Defendants Nathan Peachey, John Rick Winer, and others were originally indicted by a federal grand jury on November 5, 2019. A Second Superseding Indictment was filed on October 6, 2020. Peachey and Winer proceeded to trial in November 2021, and the jury returned guilty verdicts on all counts against both defendants. Winer was also scheduled for sentencing on February 14, 2022, but he failed to appear.
According to evidence presented at trial and court documents, Peachey resided in and operated from the State of Pennsylvania and from a suburb of Oslo, Norway. Peachey aided in soliciting millions of dollars from investors in the United States, and he received funds from others who were involved in the fraud scheme. Funds obtained by and through Peachey were, in part, laundered through and into domestic and international bank accounts.

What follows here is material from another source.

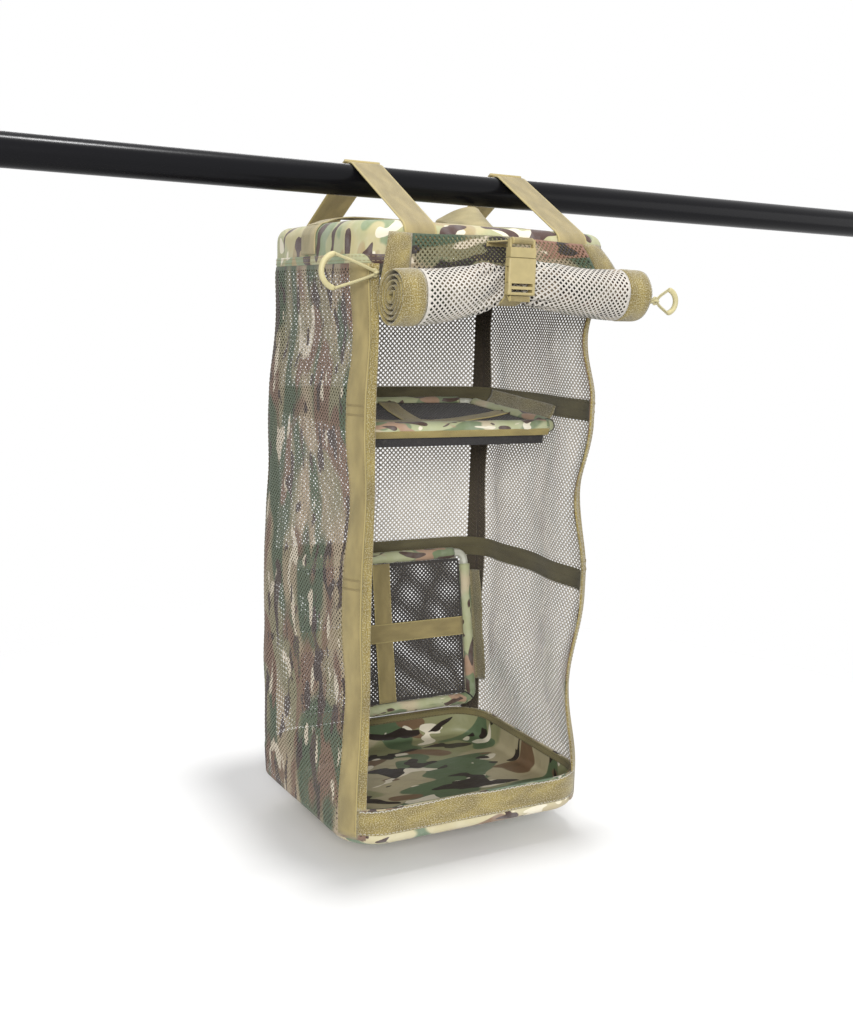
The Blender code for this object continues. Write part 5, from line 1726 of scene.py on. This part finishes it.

After his receipt of funds, Peachey would transfer or wire funds to his co-conspirators, and he also would use funds on personal expenditures.
Winer resided and operated from the State of New Mexico, among other places. Winer recruited individuals from South Dakota and elsewhere to invest in various projects, and he solicited funds that were obtained through the fraud scheme. After his receipt of funds, Winer would transfer or wire funds to his co-conspirators and others known and unknown to the Grand Jury, and he also would use funds on personal expenditures.
As to the scheme to defraud the victims across the country, Peachey and Winer, along with their co-conspirators, informed investors that the monies provided to one or more of the co-conspirators would be used for charitable or humanitarian projects, oftentimes using religion to entice and induce victims into investing money in the scheme. They also made promises that there would be a return on investments. Peachey and Winer informed investors that the monies provided to one or more of the co-conspirators would not be expended on personal expenses. Investor money was not used for charitable or for humanitarian projects, and investors never received a return on investments relating to the monies provided to Peachey, Winer, or their co-conspirators. The purpose of the conspiracy was to enrich the co-conspirators, all of whom amassed nearly $13 million, and then spent the fraud proceeds on a luxury residence located in a suburb of Oslo, Norway, renovation costs on the house, a Mercedes Benz, nearly $4 million in silver, travel, and personal expenses. This fraud scheme impacted victims from around the United States, including South Dakota, Minnesota, Arizona, New Mexico, Florida, Colorado, Pennsylvania, and North Carolina.
Peachey, Winer, and their co-conspirators utilized, independently or jointly, entities to perpetrate the fraud scheme, including, but not limited to: AG Enterprises, L.L.C.; House of Winer; Jacobs Provision Trust; The Joseph Project; Jericho Outreach; Jericho Outreach – Norway; Christian Charity Foundation; and G47 Initiative. These entities were fake and used to receive fraud proceeds and launder money.
Once Peachey and Winer learned about the investigation in South Dakota and elsewhere, they also conspired to obstruct justice. Peachey and Winer conspired to corruptly obstruct, influence, and impede the investigation of the below-listed agencies and various court proceedings.
This case was investigated by the following entities:
- Internal Revenue Service Criminal Investigation;
- Federal Bureau of Investigation;
- ØKOKRIM, the Norwegian National Authority for Prosecution and Investigation of Economic
and Environmental Crime, Oslo, Norway;
- Oslo, Norway, Police Department;
- Department of Justice’s Office of International Affairs; and
- South Dakota Division of Criminal Investigation
Assistant U.S. Attorneys Jeremy R. Jehangiri and Ann M. Hoffman prosecuted the case.
Peachey was immediately turned over to the custody of the U.S. Marshals Service to begin serving his sentence of imprisonment.